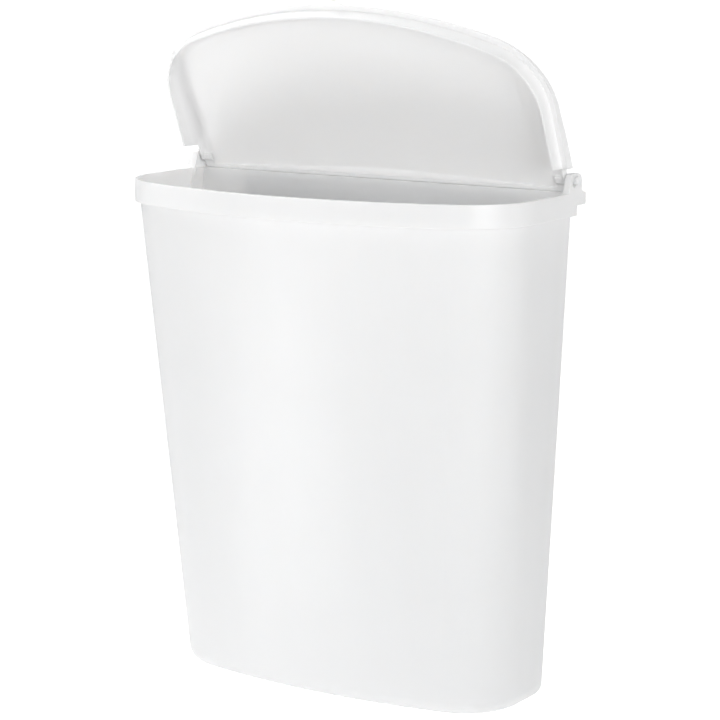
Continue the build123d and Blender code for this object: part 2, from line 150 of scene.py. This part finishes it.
class Nodes:
    """Builds one node-based material."""

    def __init__(self, name):
        self.material = bpy.data.materials.new(name)
        self.material.use_nodes = True
        self.tree = self.material.node_tree
        self.shader = self.tree.nodes["Principled BSDF"]

    def add(self, kind, **settings):
        """Adds a node and sets its properties."""
        node = self.tree.nodes.new(kind)
        for key, value in settings.items():
            setattr(node, key, value)
        return node

    def link(self, source, target):
        self.tree.links.new(source, target)

    def set(self, **values):
        """Sets plain values on the shader, with _ for each space in a socket's name."""
        for key, value in values.items():
            self.shader.inputs[key.replace("_", " ")].default_value = value

    def drive(self, socket, source):
        """Feeds a value into one of the shader's sockets."""
        self.link(source, self.shader.inputs[socket])

    def place(self):
        """Where a point is on its own piece, in metres."""
        return self.add("ShaderNodeTexCoord").outputs["Object"]

    def across(self):
        """How far a point is from the middle of the bin, to the left or right, in metres."""
        split = self.add("ShaderNodeSeparateXYZ")
        self.link(self.place(), split.inputs["Vector"])
        return self.maths("ABSOLUTE", split.outputs["X"])

    def noise(self, scale, detail, roughness=0.5, stretch=(1, 1, 1)):
        """Noise that stays with its piece, drawn out along each axis whose stretch is under 1."""
        mapping = self.add("ShaderNodeMapping")
        mapping.inputs["Scale"].default_value = stretch
        self.link(self.place(), mapping.inputs["Vector"])
        noise = self.add("ShaderNodeTexNoise")
        noise.inputs["Scale"].default_value = scale
        noise.inputs["Detail"].default_value = detail
        noise.inputs["Roughness"].default_value = roughness
        self.link(mapping.outputs["Vector"], noise.inputs["Vector"])
        return noise.outputs["Fac"]

    def remap(self, value, span, result):
        """Turns one range of a value into another, held inside the new range."""
        node = self.add("ShaderNodeMapRange")
        node.inputs["From Min"].default_value = span[0]
        node.inputs["From Max"].default_value = span[1]
        node.inputs["To Min"].default_value = result[0]
        node.inputs["To Max"].default_value = result[1]
        self.link(value, node.inputs["Value"])
        return node.outputs["Result"]

    def maths(self, operation, *values):
        """Arithmetic on values that are plain numbers or outputs of other nodes."""
        node = self.add("ShaderNodeMath", operation=operation)
        for socket, value in zip(node.inputs, values):
            if isinstance(value, (int, float)):
                socket.default_value = value
            else:
                self.link(value, socket)
        return node.outputs["Value"]

    def blend(self, share, tones):
        """A colour between the darker tone, at 0, and the lighter one, at 1."""
        dark, light = tones
        node = self.add("ShaderNodeMix", data_type="RGBA")
        self.link(share, node.inputs["Factor"])
        node.inputs["A"].default_value = (*dark, 1)
        node.inputs["B"].default_value = (*light, 1)
        return node.outputs["Result"]

    def relief(self, heights, edge_radius):
        """Stacks bumps of (height value, depth in metres) on a softened edge normal."""
        bevel = self.add("ShaderNodeBevel", samples=BEVEL_SAMPLES)
        bevel.inputs["Radius"].default_value = edge_radius
        normal = bevel.outputs["Normal"]
        for height, depth in heights:
            bump = self.add("ShaderNodeBump")
            bump.inputs["Strength"].default_value = 1.0
            bump.inputs["Distance"].default_value = depth
            self.link(height, bump.inputs["Height"])
            self.link(normal, bump.inputs["Normal"])
            normal = bump.outputs["Normal"]
        self.drive("Normal", normal)


def plastic_colour(nodes, tones):
    """Faint mottling with flow lines."""
    mottle = nodes.noise(MOTTLE_SCALE, detail=3)
    flow = nodes.noise(FLOW_SCALE, detail=2, stretch=FLOW_STRETCH)
    share = nodes.remap(nodes.maths("ADD", mottle, flow), TONE_SPAN, FULL_RANGE)
    nodes.drive("Base Color", nodes.blend(share, tones))


def plastic_gloss(nodes, roughness):
    """Fine rubs over slow changes of gloss."""
    rubs = nodes.noise(RUB_SCALE, detail=3, roughness=RUB_NOISE_ROUGHNESS, stretch=RUB_STRETCH)
    rubs = nodes.remap(rubs, RUB_SPAN, (0, RUB_ROUGHNESS))
    blush = nodes.noise(BLUSH_SCALE, detail=3)
    blush = nodes.remap(blush, BLUSH_SPAN, (roughness - BLUSH_GLOSSIER, roughness + BLUSH_DULLER))
    nodes.drive("Roughness", nodes.maths("ADD", rubs, blush))


def plastic_relief(nodes, grain_depth, edge_radius):
    """Orange peel and fine grain."""
    peel = nodes.noise(PEEL_SCALE, detail=1)
    grain = nodes.noise(GRAIN_SCALE, detail=2)
    nodes.relief([(peel, grain_depth * PEEL_TO_GRAIN), (grain, grain_depth)], edge_radius)


def plastic_body(nodes, solid_beyond):
    """Light that scatters inside the wall, except beyond a distance from the bin's middle."""
    nodes.set(IOR=PLASTIC_IOR, Coat_Weight=SKIN_WEIGHT, Coat_Roughness=SKIN_ROUGHNESS)
    nodes.set(Subsurface_Weight=TRANSLUCENCY)
    nodes.set(Subsurface_Scale=SCATTER_DEPTH, Subsurface_Radius=SCATTER_COLOUR)
    if solid_beyond:
        fade = (solid_beyond, solid_beyond + KNUCKLE_FADE)
        nodes.drive("Subsurface Weight", nodes.remap(nodes.across(), fade, (TRANSLUCENCY, 0)))


def moulded_plastic(
    name, tones, roughness, grain_depth=GRAIN_DEPTH, edge_radius=EDGE_RADIUS, solid_beyond=None
):
    """White injection-moulded plastic."""
    nodes = Nodes(name)
    plastic_colour(nodes, tones)
    plastic_gloss(nodes, roughness)
    plastic_relief(nodes, grain_depth, edge_radius)
    plastic_body(nodes, solid_beyond)
    return nodes.material


def plated_steel(name):
    """Zinc-plated screw steel with turning marks and dull patches."""
    nodes = Nodes(name)
    patches = nodes.noise(STEEL_PATCH_SCALE, detail=5)
    patches = nodes.remap(patches, STEEL_PATCH_SPAN, FULL_RANGE)
    nodes.drive("Base Color", nodes.blend(patches, STEEL_TONES))
    marks = nodes.noise(STEEL_MARK_SCALE, detail=2, stretch=STEEL_MARK_STRETCH)
    nodes.drive("Roughness", nodes.remap(marks, STEEL_MARK_SPAN, STEEL_ROUGHNESS))
    nodes.relief([(marks, STEEL_MARK_DEPTH)], STEEL_EDGE_RADIUS)
    nodes.set(Metallic=1.0)
    return nodes.material


def pale_floor(name):
    """A pale studio sweep with a faint mottle, which the camera sees as evenly white."""
    nodes = Nodes(name)
    mottle = nodes.noise(FLOOR_MOTTLE_SCALE, detail=3)
    colour = nodes.blend(nodes.remap(mottle, FLOOR_MOTTLE_SPAN, FULL_RANGE), FLOOR_TONES)
    nodes.drive("Base Color", colour)
    nodes.drive("Emission Color", colour)
    nodes.set(Roughness=FLOOR_ROUGHNESS)
    seen = nodes.add("ShaderNodeLightPath").outputs["Is Camera Ray"]
    nodes.drive("Emission Strength", nodes.maths("MULTIPLY", seen, SEEN_WHITE))
    return nodes.material


def paint(piece, material):
    """Gives a carried-over CAD piece its material."""
    mesh = frame["nodes"][piece].data
    mesh.materials.clear()
    mesh.materials.append(material)


def paint_pieces():
    """Gives every piece its material."""
    tub_plastic = moulded_plastic("tub_plastic", TUB_TONES, TUB_ROUGHNESS)
    # The lid's lighter tones are painted light on its underside.
    lid_plastic = moulded_plastic("lid_plastic", LID_TONES_LIFTED_BY_PAINTED_LIGHT, LID_ROUGHNESS, solid_beyond=KNUCKLE_X)
    pin_plastic = moulded_plastic(
        "pin_plastic", PIN_TONES, PIN_ROUGHNESS, edge_radius=PIN_EDGE_RADIUS
    )
    bracket_plastic = moulded_plastic(
        "bracket_plastic", BRACKET_TONES, BRACKET_ROUGHNESS, grain_depth=BRACKET_GRAIN_DEPTH
    )
    paint("tub", tub_plastic)
    paint("lid", lid_plastic)
    paint("left_hinge_pin", pin_plastic)
    paint("right_hinge_pin", pin_plastic)
    paint("wall_bracket", bracket_plastic)
    paint("wall_screws", plated_steel("screw_steel"))


def lay_floor():
    """A large flat sheet well below the bin."""
    low = cad_box[0].z - FLOOR_DROP
    half = FLOOR_SIZE / 2
    corners = [(-half, -half, low), (half, -half, low), (half, half, low), (-half, half, low)]
    mesh = bpy.data.meshes.new("studio_floor")
    mesh.from_pydata(corners, [], [(0, 1, 2, 3)])
    mesh.materials.append(pale_floor("pale_floor"))
    floor = bpy.data.objects.new("studio_floor", mesh)
    bpy.context.scene.collection.objects.link(floor)


def direction(azimuth, elevation):
    """Unit vector towards a place given round the bin and above the horizon."""
    turn = math.radians(azimuth)
    rise = math.radians(elevation)
    flat = math.cos(rise)
    return Vector((math.sin(turn) * flat, -math.cos(turn) * flat, math.sin(rise)))


def hang_lights():
    """Soft boxes round the bin, all aimed at its middle."""
    middle = (cad_box[0] + cad_box[1]) / 2
    for name, (azimuth, elevation, distance, width, height, watts) in LIGHTS.items():
        light = bpy.data.lights.new(name, "AREA")
        light.shape = "RECTANGLE"
        light.size = width
        light.size_y = height
        light.energy = watts
        lamp = bpy.data.objects.new(name, light)
        away = direction(azimuth, elevation)
        lamp.location = middle + away * distance
        lamp.rotation_euler = away.to_track_quat("Z", "Y").to_euler()
        lamp.visible_camera = False
        bpy.context.scene.collection.objects.link(lamp)


def light_world():
    """A surround that the camera sees as white and that lights the bin with an even fill."""
    world = bpy.data.worlds.new("studio")
    world.use_nodes = True
    tree = world.node_tree
    background = tree.nodes["Background"]
    background.inputs["Color"].default_value = (1, 1, 1, 1)
    path = tree.nodes.new("ShaderNodeLightPath")
    strength = tree.nodes.new("ShaderNodeMapRange")
    strength.inputs["To Min"].default_value = SURROUND_FILL
    strength.inputs["To Max"].default_value = SEEN_WHITE
    tree.links.new(path.outputs["Is Camera Ray"], strength.inputs["Value"])
    tree.links.new(strength.outputs["Result"], background.inputs["Strength"])
    bpy.context.scene.world = world


def aim_point():
    """The point inside the tub that the camera looks at."""
    tub_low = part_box("tub")[0]
    joints = {joint["name"]: joint for joint in frame["record"]["behaviour"]["joints"]}
    rim_top = joints["lid_hinge"]["pos_m"][2] - HINGE_ABOVE_RIM
    return Vector((AIM_ACROSS, tub_low.y + AIM_BEHIND_FRONT, rim_top - AIM_BELOW_RIM))


def set_camera():
    """A long lens that sees the bin from the right of its front and a little above its rim."""
    data = bpy.data.cameras.new("camera")
    data.lens = CAMERA_LENS_MM
    data.sensor_width = CAMERA_SENSOR_MM
    data.clip_end = CAMERA_CLIP_END
    camera = bpy.data.objects.new("camera", data)
    away = direction(CAMERA_AZIMUTH, CAMERA_ELEVATION)
    camera.location = aim_point() + away * CAMERA_DISTANCE
    camera.rotation_euler = away.to_track_quat("Z", "Y").to_euler()
    bpy.context.scene.collection.objects.link(camera)
    bpy.context.scene.camera = camera


paint_pieces()
lay_floor()
hang_lights()
light_world()
set_camera()
bpy.context.scene.view_settings.view_transform = "Standard"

※

§ The task:
Print exactly, and only, the lines beginning at the top of the listing and ending at the line with "self.tree.links.new(source, target)".

§ Answer for this exercise:
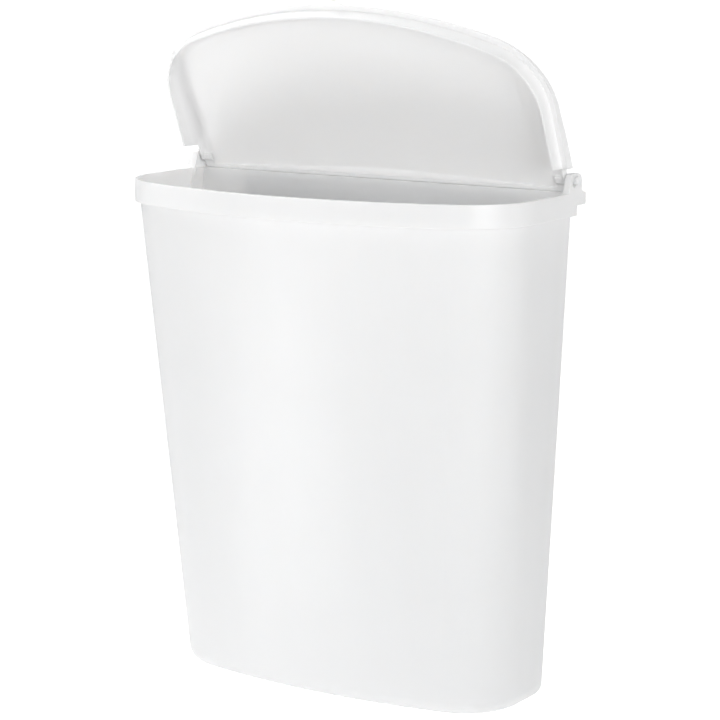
Continue the build123d and Blender code for this object: part 2, from line 150 of scene.py. This part finishes it.
class Nodes:
    """Builds one node-based material."""

    def __init__(self, name):
        self.material = bpy.data.materials.new(name)
        self.material.use_nodes = True
        self.tree = self.material.node_tree
        self.shader = self.tree.nodes["Principled BSDF"]

    def add(self, kind, **settings):
        """Adds a node and sets its properties."""
        node = self.tree.nodes.new(kind)
        for key, value in settings.items():
            setattr(node, key, value)
        return node

    def link(self, source, target):
        self.tree.links.new(source, target)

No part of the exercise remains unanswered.